Companies that are moving cargo through the Canadian gateway of Halifax can now check via the port’s website how containers pass through the terminals.
The port authority displays real-time turnaround times at its two container facilities, South End Terminal and Fairview Cove Terminal.
“We were working with the terminals and our rail provider, CN. Gathering the information and putting it live on the web was a big step for us,” said Lane Farguson, the port’s communication adviser.
This is part of a drive by the port authority to achieve greater transparency on shipments and performance on its patch.
Since February, its website has harboured information about the percentage of containers that leave the port within three or four days – the declared objective is to eliminate dwell times of more than four days.
The port aims to get 90% of containers off the dock within three days and 100% in four days.
According to Mr Farguson, this metric provides better insight than displaying average dwell times of containers at terminals.
“It’s a little bit more specific. With four days average, your actual dwell time could be 2-8 days,” he said.
Last year, Halifax registered average container dwell times of 2.1 days in the first six months and 1.8 days in the second half.
The display of real-time performance data helps to step up visibility and accountability, Mr Farguson said, adding that it also had practical benefits.
“A user can look at the live data and schedule a pick-up, and he can see if there is congestion,” he said.

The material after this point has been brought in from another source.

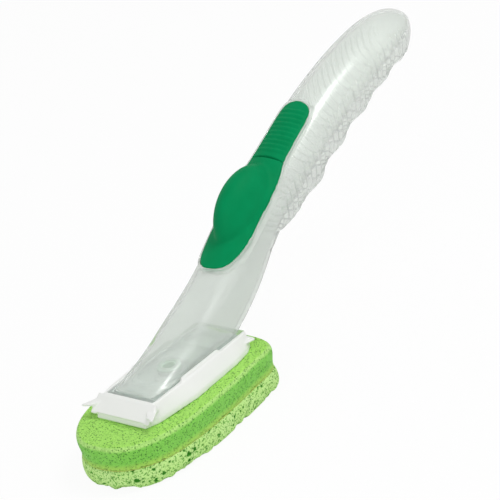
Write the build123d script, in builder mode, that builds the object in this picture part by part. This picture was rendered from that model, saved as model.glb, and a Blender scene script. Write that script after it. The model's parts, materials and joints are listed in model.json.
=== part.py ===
from build123d import *
import os
from math import atan, cos, radians, sin

os.makedirs("parts", exist_ok=True)

# Soap dispensing dish wand. Millimetres, X from toe to handle end, Y across,
# Z up, origin in the middle of the scrub face.

# Sponge
SCRUB_THICK = 10.5
FILM_THICK = 0.25
FOAM_THICK = 12.25
CHANNEL_DIA = 6.0
CHANNEL_DEPTH = 8.0

# Tray
TRAY_FLOOR = 1.6
TRAY_WALL = 1.9
TRAY_RIM_Z = 32.0
TRAY_RIBS = (-18.0, -7.0, 15.0, 28.0)
RIB_THICK = 1.4
CLIP_RISE = 1.6
CLIP_X = (-5.5, 22.5)
RAIL_DEPTH = 0.65
RAIL_HEIGHT = 0.8
RAIL_Z = 29.9
WING_THICK = 1.2
APRON_WIDTH = 34.8
APRON_MOUTH = 28.0

# Foot, with the soap outlet
FOOT_X = (-24.0, 42.4)
FOOT_WIDTH = 27.8
FOOT_THICK = 3.0
FOOT_GAP = 0.2
FOOT_TOP = 31.5
SLOT_DEPTH = 0.9
SLOT_Z = (29.2, 30.6)
SPIGOT_GAP = 0.12
SPIGOT_WALL = 1.38
SPIGOT_RISE = 1.8
OUTLET_X = 4.0
BOSS_DIA = 13.0
BOSS_RISE = 1.5
BOSS_SEAT = 0.6
VALVE_DIA = 9.0
VALVE_DROP = 2.9
VALVE_SKIN = 0.9
SLIT_LENGTH = 4.6
SLIT_WIDTH = 0.2
RING_DIA = 11.0
SEAL_DEPTH = 1.6
SEAL_FIT = 0.05

# Reservoir shells
WALL = 1.8
SEAM_GAP = 0.1
SEAM_DROP = 0.8
RIB_PITCH = 5.2
RIB_COUNT = 23
RIB_START = 85.4
RIB_HEIGHT = 1.3
RIB_BULGE = 1.8

# Green cover, its bezel and the refill hole
SEAT_DEPTH = 1.0
COVER_PROUD = 1.0
COVER_GAP = 0.05
BEZEL_PROUD = 1.3
BEZEL_WIDTH = 0.9
BEZEL_RISE = 2.0
BEZEL_FIT = 0.1
DOME_TILT = 28.0
DOME_CENTRE = (77.3, 73.0)
DOME_AXES = (23.8, 11.3, 20.3)
DOME_SKIRT = (22.3, 10.6)
DOME_WALL = 1.5
DOME_GAP = 0.3
PUMP_TRAVEL = 4.0
WAIST_X = 97.0
WAIST_GAP = 0.35
HINGE_X = 127.4
REFILL_X = 113.5
REFILL_DIA = 11.6
REFILL_COLLAR = 2.6
PLUG_DIA = 10.9
PLUG_DEPTH = 3.0
GRIP_COUNT = 10
GRIP_PITCH = 2.35
GRIP_START = 101.0
GRIP_WIDTH = 1.1
GRIP_RISE = 0.5
NAIL_PLACE = (99.5, -11.6, 90.3)
NAIL_SIZE = (7.0, 2.0, 4.0)
NAIL_ROUND = 0.9

# Handle: x, top, widest level, bottom, half width, straight side, top and bottom exponents
ROWS = [
    (-22.0, 34.0, 28.0, 23.5, 13.6, 1.5, 2.2, 3.0),
    (-5.5, 38.7, 31.5, 23.5, 13.6, 5.0, 2.3, 3.0),
    (13.5, 46.5, 39.0, 23.5, 13.0, 12.0, 2.3, 3.0),
    (28.5, 53.3, 45.3, 26.0, 12.7, 16.0, 2.3, 3.0),
    (42.5, 60.1, 51.5, 31.8, 12.7, 16.5, 2.3, 3.0),
    (56.5, 68.3, 59.0, 39.9, 13.1, 15.0, 2.3, 2.6),
    (68.5, 75.9, 66.0, 49.4, 13.5, 11.5, 2.3, 2.4),
    (80.5, 83.0, 72.5, 58.0, 13.9, 7.0, 2.25, 2.3),
    (96.5, 91.2, 79.0, 63.4, 14.1, 3.0, 2.2, 2.3),
    (111.5, 98.4, 85.0, 69.4, 14.2, 1.5, 2.2, 2.2),
    (126.5, 105.5, 91.5, 76.2, 14.2, 1.0, 2.2, 2.2),
    (146.5, 112.7, 99.0, 84.5, 14.1, 1.0, 2.2, 2.2),
    (161.5, 116.8, 103.7, 89.6, 14.0, 1.0, 2.2, 2.2),
    (176.5, 119.9, 107.3, 94.2, 13.7, 1.0, 2.2, 2.2),
    (190.5, 121.6, 109.8, 98.2, 12.9, 0.9, 2.2, 2.2),
    (201.5, 121.2, 110.9, 100.4, 11.4, 0.8, 2.2, 2.2),
    (209.5, 118.9, 111.1, 103.4, 8.8, 0.6, 2.2, 2.2),
    (213.8, 115.2, 110.9, 107.0, 5.2, 0.4, 2.1, 2.1),
    (215.5, 112.4, 110.8, 109.3, 1.6, 0.2, 2.0, 2.0),
]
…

Under the ‘Port Operations Centre’ tab on the website, the port offers a variety of information, including current and mean wait times at gates, KPIs and a transit time calculator, as well as more common elements like schedules, tariffs and a directory of service providers.

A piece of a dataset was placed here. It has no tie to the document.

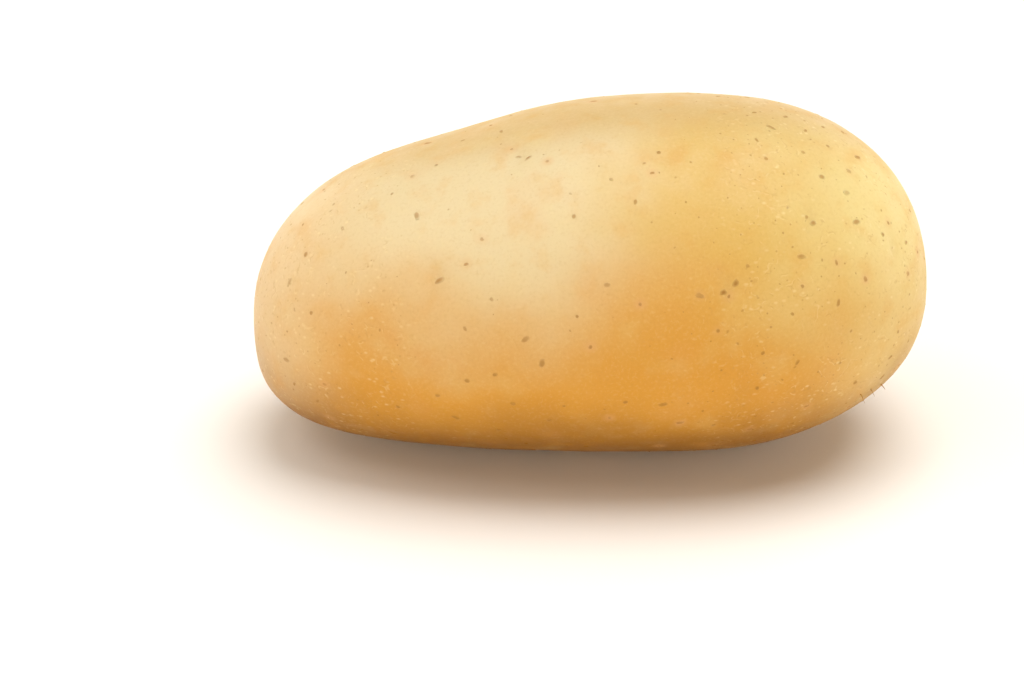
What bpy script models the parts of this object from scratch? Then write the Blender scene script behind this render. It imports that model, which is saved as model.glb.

Users can also follow a container’s progress by e-mail. After entering a container number, they can sign up to receive automatic alerts every time the box passes a milestone, such as discharge, loading onto rail, departure from the port and arrival at destination.
And the next instalment for the website is in the works.
The port has been working on a module that will indicate vessel reliability, measuring actual arrival times against schedules. According to Mr Lane, this should go live within the coming weeks.
Further down the road, the port authority want to develop algorithms that can predict a container’s passage through the terminal. However, there is no indication when this is likely to come onstream or what metrics it will use.
The overarching objective of these initiatives, says the port, is the creation of a single place where users can find performance and status information. Besides assisting them in their planning, the data can also be used to develop measures to improve performance.
The digitisation of the port aims beyond performance metrics.
“Our goal is to transform the Halifax Port Authority into a digital organisation that can handle the most recent industry changes with flexibility, agility and resilience, said Karen Oldfield, president and CEO of the port authority, recently.
Mr Farguson explained: “The entire supply chain is moving towards digitising data and making it more efficient. We are taking steps to make sure we are part of that.”
In time this drive toward digitisation could extend beyond visibility. A number of airports have taken steps to establish platforms that can serve as conduits for exchange of data between the players in supply chains.
The port authority’s latest move should go some way towards data exchange and transactions. It announced on August 9 that it would participate in TradeLens, a blockchain-focused global trade digitisation solution borne out of the collaboration of Maersk and IBM on blockchain technology. This aims to develop a secure digital ledger system to bring together shipping and trade partners including ports and terminals, shippers and forwarders.
“Just think of what can be accomplished when we combine our local knowledge with global expertise provided through the Maersk-IBM collaboration agreement,” said Ms Oldfield.
Halifax has suffered some congestion problems this year at its Fairview Cove container terminal.
After a record throughput of 559,242 teu last year (up 16% over its 2016 volume), the port clocked up 275,839 teu in the first six months of this year, an increase of 0.7% on the first half of 2017.